The judgment of the justice recited as follows:
"The justice finds that the defendant owes and is indebted to plaintiff on affidavit to revive judgment dated 10/22/17, in the sum of $351.97 and interest in the sum of $211.18, making a total of $563.15 and costs therefor. It is considered, ordered and adjudged by the justice that the plaintiff do have and recover of and from the said defendant Fred Link, the sum of $563.15, with costs of the suit and herein have execution.
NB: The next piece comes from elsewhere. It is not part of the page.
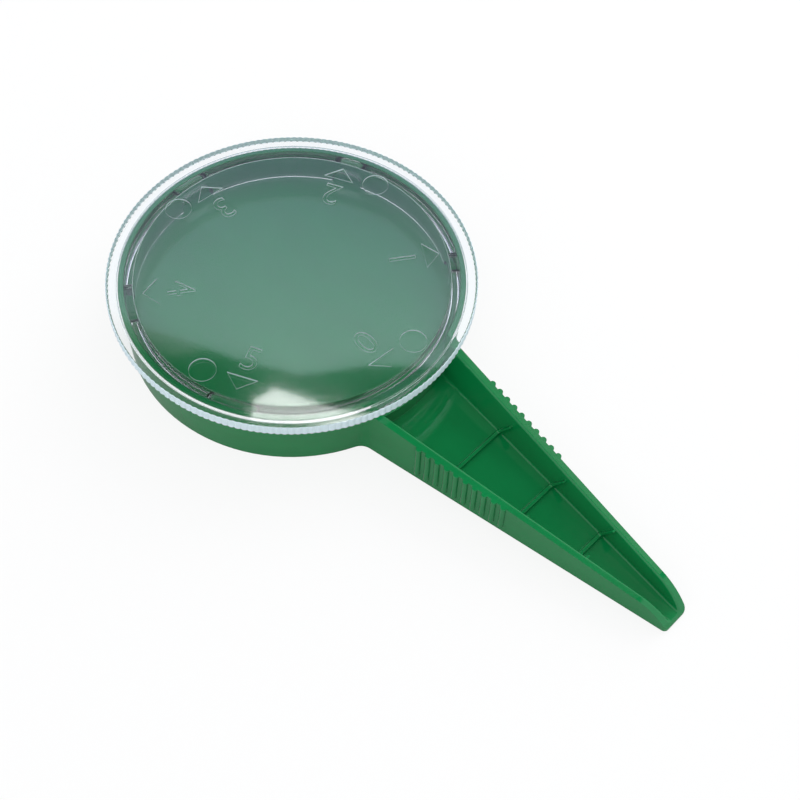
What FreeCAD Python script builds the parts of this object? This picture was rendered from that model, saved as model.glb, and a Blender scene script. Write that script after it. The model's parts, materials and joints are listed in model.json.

The judgment of the justice and of the circuit court would have been appropriate had the plaintiff brought suit on his judgment. They are not appropriate to a proceeding to revive a judgment by scire facias. Section 2857, Revised Statutes 1919, provides as follows:
"If the defendant fail to appear after service and return of the citation, or appearing, shall fail to show sufficient cause to the justice why the judgment shall not be revived, the justice shall make an entry on his docket, reviving the same from the date of such entry, and issue execution, unless otherwise directed, for the amount of what may appear to be due on such judgment, with the interest thereon and all costs."
The rendition of the judgment in this case was erroneous. [Humphreys v. Lundy, 37 Mo. 320; Sappington v. Lenz, 53 Mo. App. 44.] When the judgment recites that the former judgment is revived, further recital in the form of a new judgment may be regarded as surplusage. [Trimble Fyfer v. Elkin, 88 Mo. App. 229.]
The scire facias required the defendant to show cause why the judgment of revivor dated October 22, 1917, should not be revived. This was erroneous. It is the original judgment which may again be revived. There is no authority for reviving a judgment of revivor. There has never been any scire facias or application for scire facias to revive the original judgment. The judgment of the circuit court should be reversed. The commissioner so recommends. Boyer, C., concurs.
The foregoing opinion by BARNETT, C., is hereby adopted. The judgment is reversed. Bland and Arnold, JJ., concur; Trimble, P.J., absent.